Police in the city once nicknamed “Bodymore, Murdaland,” are going after the most entrenched criminals and are starting to see success. As of midnight Thursday, there were 234 homicides in 2008, down from 282 killings a year ago.

“It’s an encouraging start,” Police Commissioner Frederick H. Bealefeld III said. “We’re posting some real results.”

But for a city that inspired the television crime dramas “Homicide: Life on the Street” and “The Wire,” officials don’t dwell on the decrease. “We have a long way to go,” Mayor Sheila Dixon said.

Despite the reduction, the city, with about 624,000 residents, has a rate of 37.5 slayings per 100,000 residents. Based on 2007 FBI data, that would make Baltimore the third-bloodiest city in the nation with a population of at least 250,000 people, behind Detroit and St. Louis.

Baltimore’s 2008 numbers would have been lower if not for a grim finish: 52 people were slain in November and December. The city hasn’t had fewer than 200 slayings since the 1970s.

During the 1980s, the city averaged 226 slayings per year. Homicides topped 300 every year the next decade, when the scourges of crack and heroin led to turf wars.

City leaders should be proud of their accomplishments, said Daniel Webster, co-director of the Center for Gun Policy and Research at Johns Hopkins University. He believes the decrease could become a trend if police continue targeting people who carry illegal guns.

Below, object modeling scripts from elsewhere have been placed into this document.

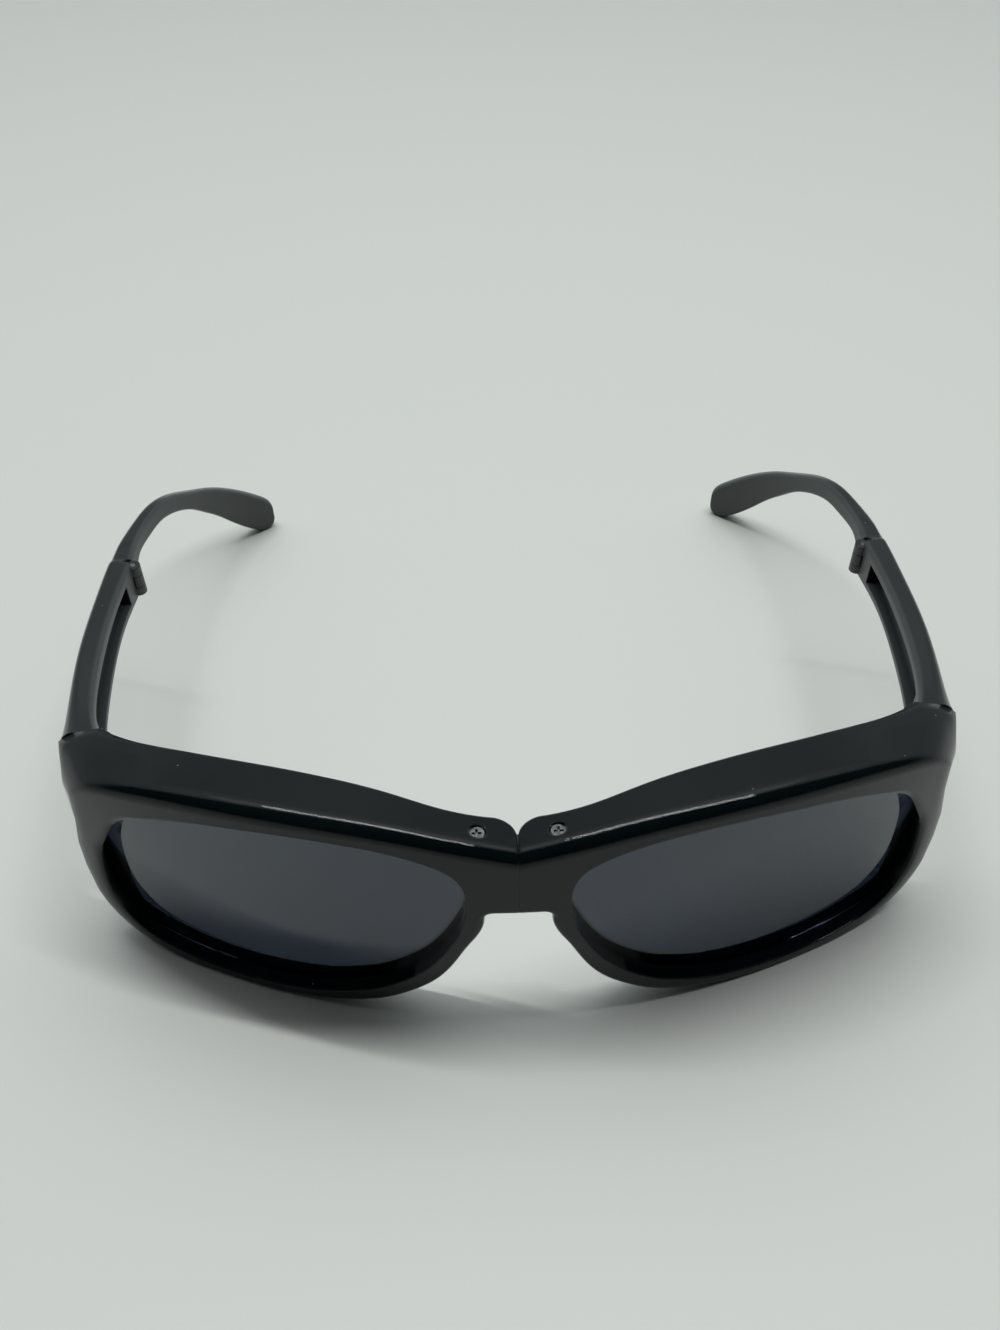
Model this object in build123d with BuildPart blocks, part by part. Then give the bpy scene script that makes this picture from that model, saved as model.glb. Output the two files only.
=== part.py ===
from build123d import *
from math import asin, cos, degrees, radians, sin, tan
import os

os.makedirs("parts", exist_ok=True)

# Foldable fitover sunglasses, open and standing on their rims and temple tips.
# X runs to the wearer's left, Y from the lenses back to the ears, Z up from the table.
# The wearer's left side is modelled and mirrored to make the right side.

# Front frame, each half
half_width = 76.0        # centre seam to the side of the frame at the temple hinge
front_height = 52.0      # table to the brow line, read at the front face
seam_depth = 31.0        # bridge face back to the temple seam
wrap_share = 1.83        # radius of the front face seen from above, over the half width
corner_reach = 5.5       # width that the rounded outer corner takes up
corner_radius = 8.0
side_angle = 74.0        # side wall seen from above, against the X axis
face_lean = 0.035        # the front face leans back by this much for each mm of height
brow_slope = 0.2         # the brow falls towards the rear by this much for each mm
rim_depth = 6.0          # front face to the back of the rim
side_wall = 2.6
brow_wall = 2.8
bridge_rear = 8.2        # rear face of the bridge
bridge_share = 0.583     # underside of the bridge, as a share of the front height
block_share = 0.113      # solid block round the bridge screw, as a share of the half width
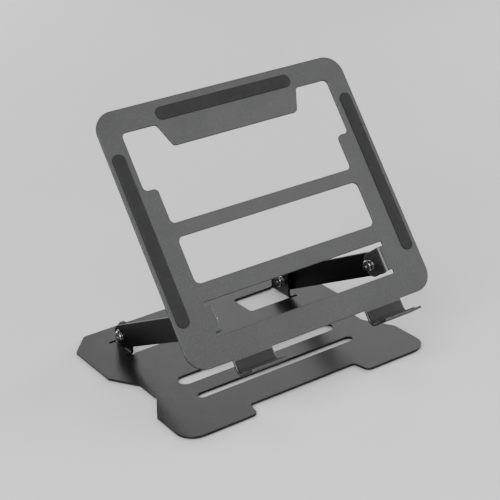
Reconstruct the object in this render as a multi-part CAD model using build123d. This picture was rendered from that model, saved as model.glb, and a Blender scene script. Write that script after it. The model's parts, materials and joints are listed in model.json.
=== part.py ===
"""Foldable laptop stand: a sheet-metal base, a sheet-metal tray and two flat arms between them.

Millimetres, +Z up, front of the stand towards -Y. The origin is the centre of the footprint, on the table.
The stand is built in its raised position. One STEP file is written for each separate piece.
"""

import os
from math import asin, atan2, cos, degrees, hypot, radians, sin

from build123d import *

# ---- sheet metal ------------------------------------------------------------------------------------
SHEET = 2.0  # thickness of the base and of the tray
BEND_IN = 1.6  # inside radius of the bends at the hinge tabs
BEND_OUT = BEND_IN + SHEET
EDGE_BREAK = 0.2  # small chamfer along the plate outlines
CENTRING = 1.21  # moves the stand to the rear, so that the origin is the centre of its footprint

# ---- base plate -------------------------------------------------------------------------------------
FOOT_HEIGHT = 1.5  # rubber feet under the plate
BASE_BOTTOM = FOOT_HEIGHT
BASE_TOP = BASE_BOTTOM + SHEET
BASE_REAR = 125.8
BASE_FRONT = -88.6
REAR_CORNER_X = 105.6  # where the rear edge meets the ear's chamfer
EAR_X = 125.0
EAR_REAR = 102.8
EAR_FRONT = 41.6
WAIST_X = 109.0
WAIST_REAR = 15.0
WAIST_FRONT = -13.7
TOE_X = 124.2
TOE_REAR = -41.2
TOE_CORNER = 17.0
OUTLINE_FILLET = 4.0
RECESS_HALF = (53.4, 56.6)  # notch in the middle of the front edge, at its rear and at its mouth
RECESS_REAR = -72.6
RECESS_CORNERS = (2.5, 5.0)
SLOT_WIDE = (-11.0, 4.2)  # front and rear edge of the wide slot
SLOT_WIDE_HALF = 81.0
SLOT_NARROW = (-38.4, -30.1)
SLOT_NARROW_HALF = 80.5
HAND_HOLE_X = 40.5  # inner edge of the opening that each base tab is cut from
HAND_HOLE = (67.9, 98.7)  # front and rear edge of that opening
HAND_HOLE_CORNER = 3.5
BASE_TAB_IN = 84.3  # inner face of the base tab
BASE_TAB = (69.3, 97.5)  # front and rear edge of the base tab
BASE_RELIEF = (66.5, 100.2)  # front and rear edge of the relief slits beside the base tab
BASE_RELIEF_X = 92.8  # outer end of those slits
BASE_TAB_NOSE = 12.8  # radius of the tab over the pivot
BASE_TAB_HEEL = 17.6  # height of the tab's rear corner

# ---- pivots -----------------------------------------------------------------------------------------
LOWER_PIVOT = (78.4, 17.7)  # y, z
UPPER_PIVOT_V = 35.85  # along the tray, from its lower edge
UPPER_PIVOT_DROP = 17.5  # below the tray's top face
SHANK_R = 2.5
BORE_R = 2.56

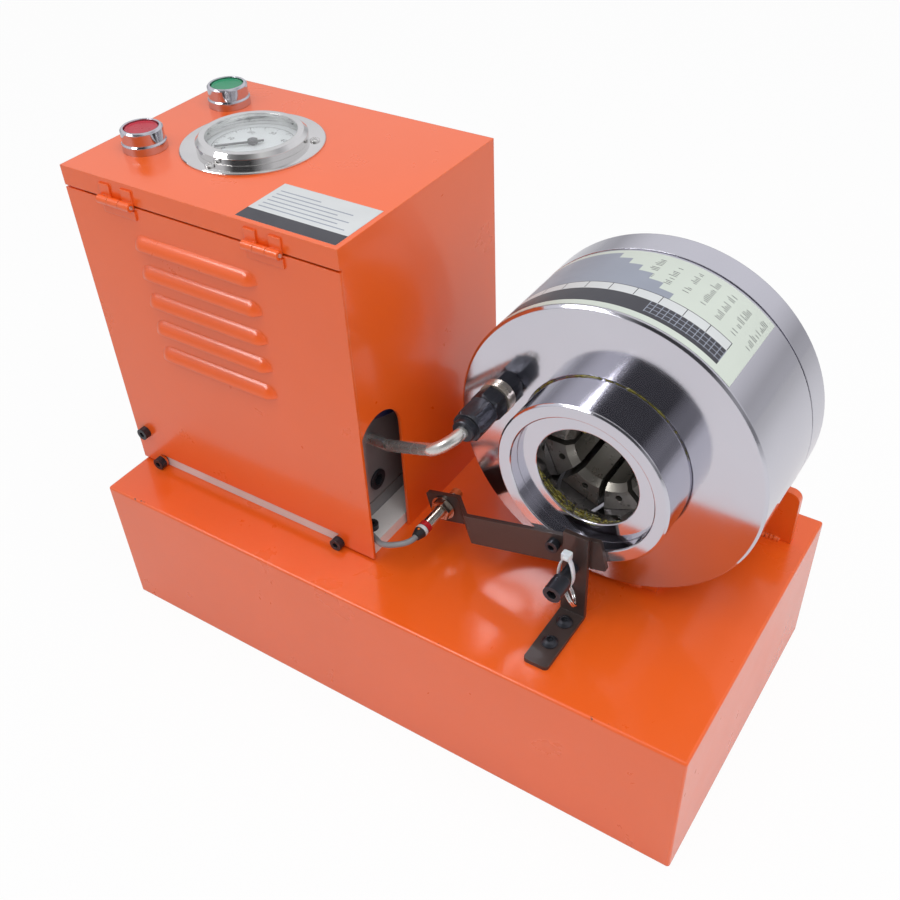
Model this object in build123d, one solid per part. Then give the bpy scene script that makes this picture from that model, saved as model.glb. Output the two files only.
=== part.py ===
"""Hose crimping machine: a cabinet with a hydraulic power unit beside an eight-jaw crimping head, on one base box.

Frame: origin at the centre of the base's underside, +X along the base towards the head, +Y to the back, +Z up.
Sizes are in millimetres.  Heights and places that depend on one another are worked out from the named values below.
"""
from build123d import *
import math
import os

# ---------------------------------------------------------------- base box
BASE_LENGTH, BASE_WIDTH, BASE_HEIGHT = 460.0, 230.0, 110.0
BASE_WALL = 3.0
BASE_LIP = 18.0
BASE_BEND = 2.0

# ---------------------------------------------------------------- cabinet
CABINET_WIDTH, CABINET_DEPTH, CABINET_HEIGHT = 216.0, 160.0, 236.0
CABINET_WALL = 2.0
CABINET_FRONT_Y = -76.0
BAND_HEIGHT = 13.0
ARCH_RADIUS, ARCH_CENTRE_Y, ARCH_CENTRE_HEIGHT = 22.0, -56.5, 90.5
FLANGE_WIDTH = 15.0

# ---------------------------------------------------------------- door, louvres and hinges
DOOR_WALL = 2.0
DOOR_GAP = 1.5
DOOR_FOOT_GAP = 2.0
NOTCH_X0, NOTCH_X1, NOTCH_HEIGHT = -211.0, -43.5, 11.5
LOUVRE_COUNT, LOUVRE_PITCH, LOUVRE_TOP_DROP = 5, 20.4, 41.0
LOUVRE_X0, LOUVRE_X1 = -177.0, -78.0
LOUVRE_RADIUS, LOUVRE_OFFSET, LOUVRE_WALL = 9.5, 4.5, 1.3
HINGE_CENTRES = (-183.0, -67.0)
KNUCKLE_RADIUS, KNUCKLE_LENGTH, KNUCKLE_GAP = 2.8, 9.0, 0.3
HINGE_PIN_RADIUS, HINGE_CLEARANCE = 1.2, 0.05
LEAF_THICKNESS, LEAF_HEIGHT = 1.2, 9.5
DOOR_SCREWS = ((-220.0, 139.5), (-211.0, 114.5), (-43.5, 114.5))
DOOR_SCREW_HEAD, DOOR_SCREW_RADIUS = 5.0, 2.5

# ---------------------------------------------------------------- crimping head, along its own axis (0 = front face)
HEAD_X, HEAD_Z, HEAD_FACE_Y = 120.0, 213.5, -13.0
HEAD_RADIUS, BODY_LENGTH, GROOVE_WIDTH, CAP_END = 100.5, 71.0, 1.5, 95.0
FRONT_WALL, CYLINDER_RADIUS, SPIGOT_START = 20.0, 85.0, 66.0
GROOVE_RADIUS = 98.6
NOSE_RADIUS, NOSE_PROTRUSION, RUNNING_CLEARANCE = 55.75, 30.7, 0.05
PISTON_FLANGE_START, PISTON_FLANGE_END = 22.0, 40.0
STROKE = 24.0
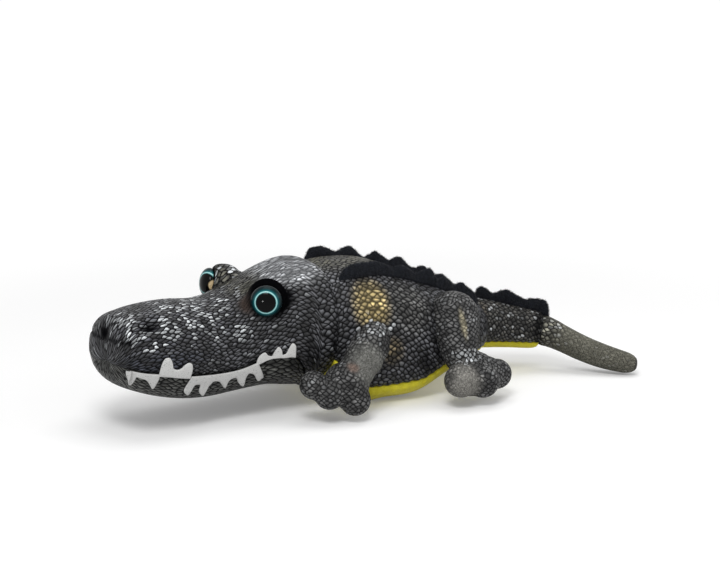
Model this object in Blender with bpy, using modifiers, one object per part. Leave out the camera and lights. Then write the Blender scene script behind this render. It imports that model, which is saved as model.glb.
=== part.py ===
"""Plush crocodile, lying on its belly: a stuffed body, head, neck, tail and four legs with paws.

The toy faces -X, its left side is -Y and up is +Z. The origin is on the flat under the belly.
Every soft piece is one closed solid of cover and stuffing. Pieces that bend against each other
meet at a ball and a matching hollow, centred on the joint between them.
"""

from dataclasses import dataclass
from math import acos, cos, pi, radians, sin

import bmesh
import bpy
import numpy as np
from mathutils import Matrix, Vector

# Clearances and cuts
SEAM_GAP = 0.0003
BALL_GAP = 0.0005
FLAT_DEPTH = 0.0005
CUT_OVERRUN = 0.050
MERGE_DISTANCE = 0.00001

# Body
TORSO_LENGTH = 0.124
TORSO_WIDTH = 0.094
TORSO_HEIGHT = 0.088
TORSO_REAR_X = 0.088

# Neck
NECK_RADIUS = 0.033
NECK_LEVEL_SHARE = 0.568
HEAD_TURN = radians(4)

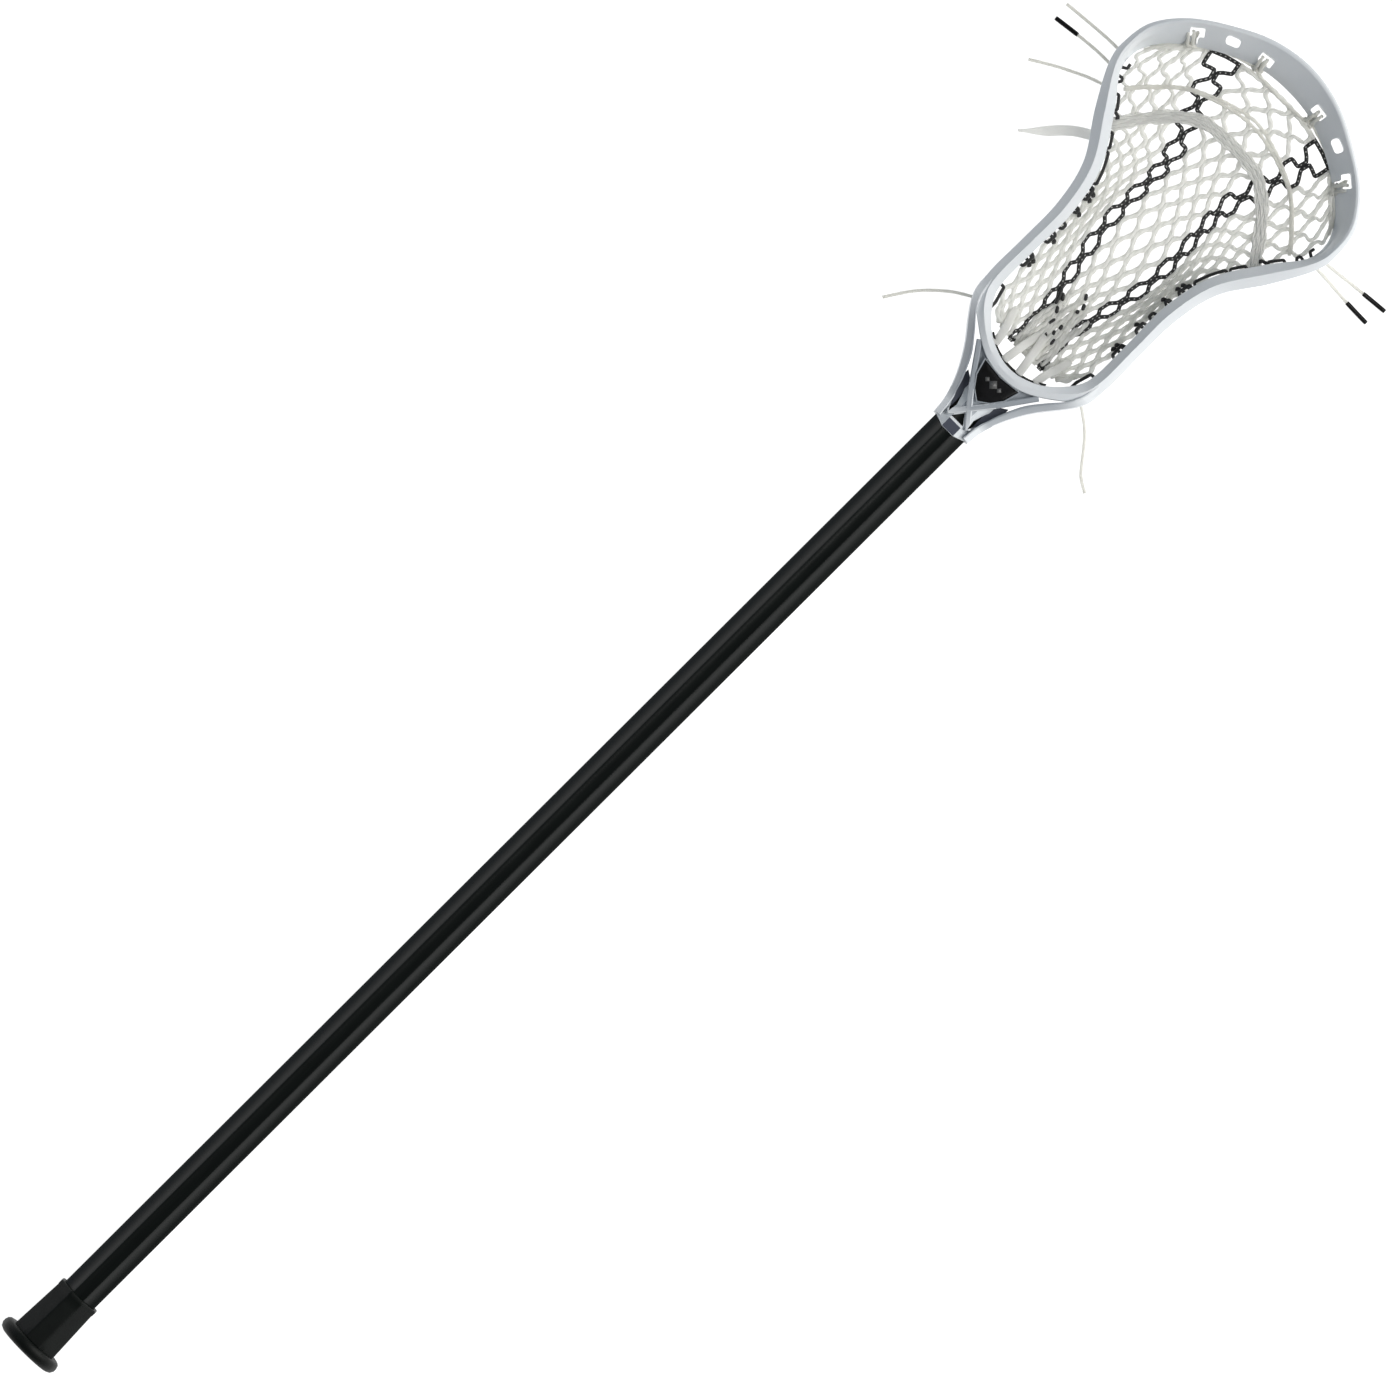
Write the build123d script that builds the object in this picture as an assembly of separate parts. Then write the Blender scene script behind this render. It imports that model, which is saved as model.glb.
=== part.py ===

However, criminologist James Alan Fox of Northeastern University in Boston said a one-year drop in homicides doesn’t prove much.

“There is a certain degree of randomness with homicide counts,” Fox said. “When cities have large one-year drops, they tend to go up the following year. When cities have large one-year jumps, they tend to go down.”

Homicides nationwide are down since the mid-1990s, but in the past eight years there have been few clear national or regional trends, Webster said.

The homicide total in Washington, D.C., was up slightly in 2008 to 185 killings, while Philadelphia experienced a 15 percent drop to just more than 330 homicides. Detroit saw a drop of about 13 percent with 344 killings, and Newark, N.J., had 104 homicides, a 32 percent decrease.

Critics have blamed Baltimore’s homicide totals in part on turnover in the police commissioner’s office. Slayings began declining almost immediately after Bealefeld, a Baltimore native with 27 years of experience in the department, took over in July. His message was simple: Target “bad guys with guns.”

He also changed how police pursue warrants. Criminal history now dictates aggressive apprehension.

On a recent morning, several teams of officers fanned out in unmarked cars, each with a list of “priority warrants” — hundreds of names of suspects previously arrested or convicted in violent crimes.

Even though Danzy knocked on a dozen doors in three hours without making an arrest, he believed the strategy worked.

“It’s an awesome idea. We’ve started focusing on the 1 or 2 percent that cause all the problems,” Danzy said.

Stronger partnerships with state and federal agencies have also been critical.

U.S. Attorney Rod J. Rosenstein has made gun crime a priority since he took office in July 2005. His office helps target potential candidates for federal gun charges, which carry lengthier sentences.

“A large number of violent, repeat offenders in Baltimore city have been removed from the community for long periods of time — 10, 20, 30, 40 years,” Rosenstein said. “We’re getting the worst of the worst so they’re not in a position to commit any more murders.”

The state parole agency has a new Violence Prevention Initiative. Offenders on parole or probation who fit certain criteria — younger than 29, with multiple arrests including gun charges — receive increased supervision and a zero-tolerance policy for violations.

There were more 1,200 such people in Baltimore at the end of November, said Philip Pie, executive director of the Division of Parole and Probation. When those offenders violate parole, their arrest warrants become a priority for Danzy and his colleagues, who hope their diligent work will help Baltimore shed its bloody image.